The museum learned the Prossers chose to bestow the gift to them because it not only had a hometown connection to the family, it also had the climate control necessary to preserve the uniform and medals properly.
The Prosser family hopes the story of their brother and the honors he received may inspire others from Barton County to reach for the highest heights, said younger brother Alvin Prosser, Great Bend.
Born in 1924, Prosser’s formative years were spent working on the family farm through the Great Depression. He learned the value of hard work and perseverance there, and it served him well as he served his country, proving that he was a rare breed of man, a “mustang.”
“A ‘mustang’ is a Marine that who started out as a private and ended up as a Major without any formal education,” Alvin said. “Barney never went to high school, college or a military academy. He made his way up to the top through personal accomplishments, all on his own.”
Then, as today, only about 10 percent of enlisted men are given the opportunity to go on to become commissioned officers.
Growing up
At the age of 14, Prosser graduated from grade school. Alvin still has the program from the 1938 Graduating Class of Barton County Rural Schools, a tiny mark next to “Bernard Prosser, St. J.” At that time, all rural students in the county from both public and religious schools graduated from eighth grade together, at the city auditorium in Great Bend. Prosser attended the tiny St. Joseph Catholic School in Beaver. It consisted of two rooms in the church basement, a small room and a large room, his brother Alvin remembers.
“The nuns were tough,” he said. “They had to be. They lived across the street in a sort of bunker, and those walls had to have had no insulation, and they heated the place with a small wood stove.”
Prosser didn’t go on to high school. Instead, he went to work, contributing to the family income as so many others did in those years. Alvin was a toddler at that time. He remembers his brother working on the family farm, and playing in local dance bands. He doesn’t recall what prompted his brother to enter military service as a Marine on Nov. 11, 1948 at the age of 24. Perhaps it was simply to have a say.
Farm deferments were available during World War II. The family with four boys had one brother serving in Europe at that time. In fact, the oldest Prosser boy was a captured and held prisoner for several months by German troops before the war ended. After the war, the draft was still in effect, but men who volunteered could choose what branch of the service they joined, and had some say in what specialty they would pursue. For Barney Prosser, communications, radio and code breaking would be his future.
The Chosin
He entered the Marines during peacetime, but that period was short lived. About a year and a half later, in July 1950, the United States went to war with North Korea, and Prosser was one of the first Marines on the ground at the Inchon Invasion and at the Battle of Soel on the West Coast of Korea. A few months later, he was there for the Wonson Invasion on the East Coast of Korea, and from there, attached to the 5th and 7th Marines, he and 10,000 U.S. soldiers, both Army and Marines, moved 50 miles up the Chosin Reservoir, where they were surprised by some counts as many as 120,000 Chinese soldiers and had to fight their way out again through brutally cold, 38-below-zero degree conditions. The battle today is referred to as the “Frozen Chosin,” and is eerily portrayed in the Korean War Veterans Memorial in Washington D.C. with 19 stainless steel statues of soldiers moving across a field. Prosser was shot more than once and suffered frost bite, but kept his life. He was also awarded the Purple Heart.

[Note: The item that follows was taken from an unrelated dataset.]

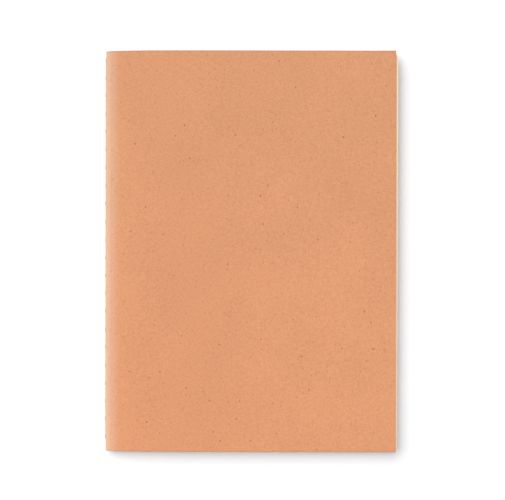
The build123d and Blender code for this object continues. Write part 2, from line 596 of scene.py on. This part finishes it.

After over a month in recovery, he was sent back to the states in April 1951, and later that year married Gladys Utne. He was then assigned to the U.S.S. Pocono, a command ship, for three years. The decision to make the military his career meant Prosser would go on to serve three tours of duty in Vietnam as an intelligence officer. His work required his close presence and cooperation with the South Vietnamese army and at locations closest to the action. He earned 11 personal commendations, and two from the South Vietnamese, and many meritorious unit and joint service medals.
Vietnam
He was one of the first Marine Advisors in South Vietnam. He worked with South Vietnamese intelligence for a year starting in May, 1967. Then, for another year from May, 1972 to May 1973, he served at many outposts in Viet Nam and was attached to the National Security Agency at Saigon. He was also one of the founders of the Marine Corps Cryptologic Association. Little more is known about the actual work he did there due to the confidential nature of his specialty, brother Alvin said.
After the war, he was stationed at Marine Corps Headquarters in Washington D.C. until he took a military retirement in 1979. He went on to work in the private intelligence sector for a few years, living in Austin, Texas with Gladys until she died. He returned home to Barton County in 1995, bought an acreage and brought his life full-circle, farming and ranching, Alvin said.
“I looked up to Barney. He inspired me,” he said.
Maj. Prosser’s uniform will be part of a larger display of militaria at the Barton County Historical Museum in development for the future.